Family Ties
Posted on 25 February 2011
Chapter Eight is alive, ALIVE! (and actually very free of Frankenstein allusion)
I am actually going to start with a complete aside on wordpress. See, I just updated my wordpress last night (well, tonight/right now as I write this, whatever) like a good little boy, and then when I did a preview of a page, or when I was just on the site in general, there was this ugly gray tool-bar thing on top of the site. It made me nearly have a minor heartattack over worrying that I now had to figure out how to get rid of it. Luckily, I had the presence of mind to try logging out first, and sure enough it disappeared for the “normal visitor” and only stays for me when I’m logged in. So I’ll suffer the ugly gray bar while the rest of you get the site as is.
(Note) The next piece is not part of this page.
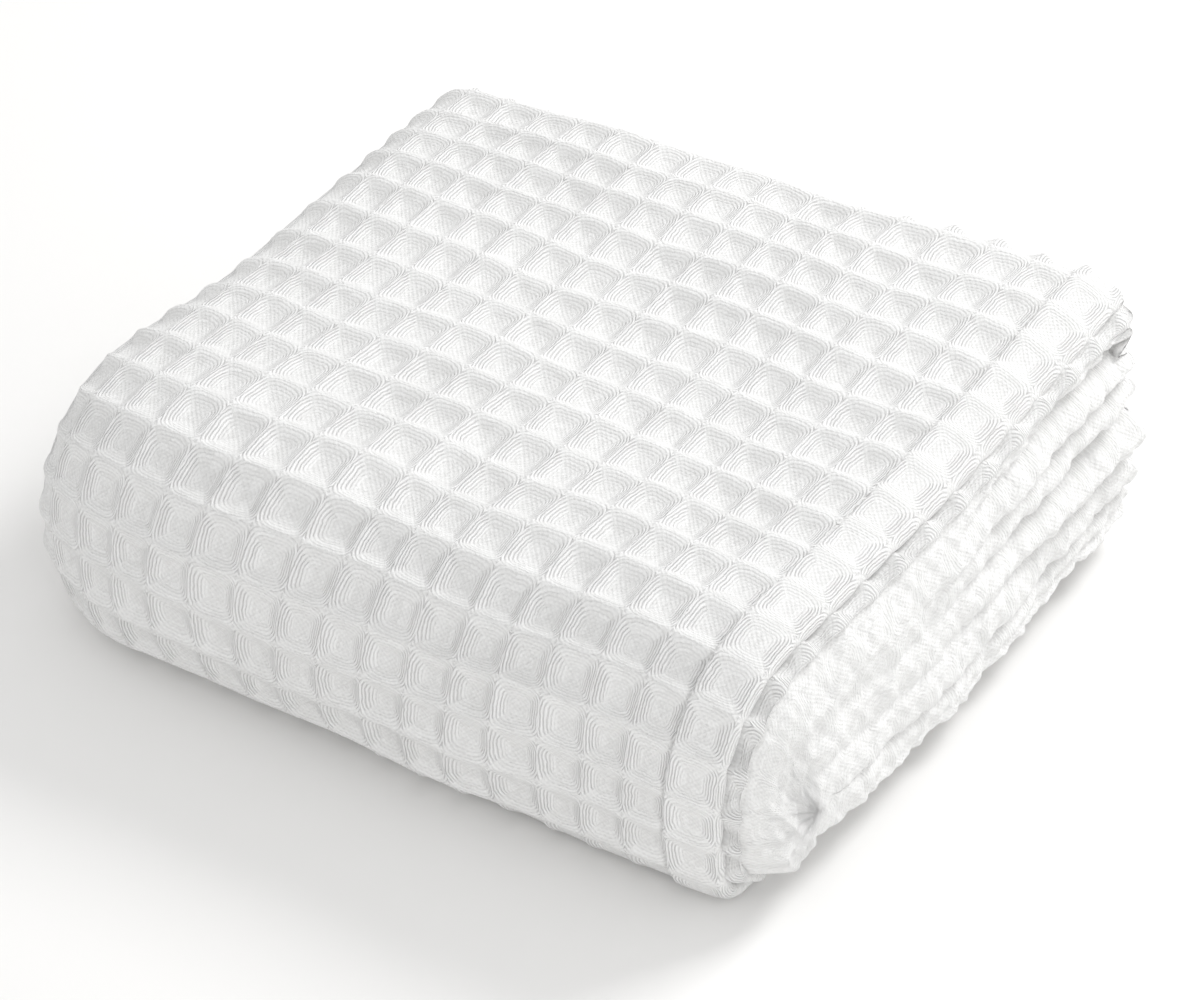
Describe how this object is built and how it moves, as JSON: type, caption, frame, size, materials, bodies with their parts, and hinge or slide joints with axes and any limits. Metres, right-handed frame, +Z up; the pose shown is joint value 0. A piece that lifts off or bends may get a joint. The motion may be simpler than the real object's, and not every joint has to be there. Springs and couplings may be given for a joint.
{
  "type": "folded waffle weave blanket",
  "caption": "White waffle weave cotton blanket folded into a soft rectangular packet, with a rounded spine along the front and its hemmed layer ends at one side.",
  "frame": {"origin": "middle of the packet's outline seen from above, at the level of its underside", "axes": "+X along the rounded spine towards the hemmed end, +Y from the spine to the back, +Z up"},
  "size_m": [0.336, 0.3104, 0.121],
  "materials": {
    "white_cotton": "undyed white cotton in a deep waffle weave, matt and soft, uncoated"
  },
  "bodies": {
    "root": {"folded_blanket": "white_cotton"}
  },
  "joints": []
}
Now then, my actually post about family ties (and yes, there are spoilers to the chapter, as always):
Family is an oddly important thing to me. Well, I guess not oddly, but in this day and age it seems families are broken and segmented and half hating each other at the drop of a hat. Now, I’m not going to say my own family is perfect and ready for a sequel to “Leave It to Beaver”, but we are fairly close knit, and I have a strong feeling of loyalty to anyone who shares some genetics with me. The bonds of blood, as it were.
As such, Kira’s blind-sided idiocy in this chapter of insisting on talking to Douglis is not completely a “dur, wha?” to me. I mean, in her shoes, despite having common logic say that he has probably been completely broken or mutated by growing up in that house, to know that the only family you really loved is still around and suddenly back in your life is enough to make a person hold the idiot ball. I hope that if I ever estrange from my family for a period of time, I don’t come back to find them semi-sociopathic power-crazed manipulative nobles. Unless they offer me huge wads of money too. Maybe then, I’d get over it. Sadly, just saying (that is for my cousin-in-law, if she is reading.)
And Markus and Megyn . . . dude, she’s kind of dark, isn’t she? I am personally still up in the air about her point. It is basically the super-hero argument, a la Batman. Granted, he doesn’t kill, but Punisher does, right? Trying to apply sofa-morality to a near dystopian setting is kind of hard, isn’t it?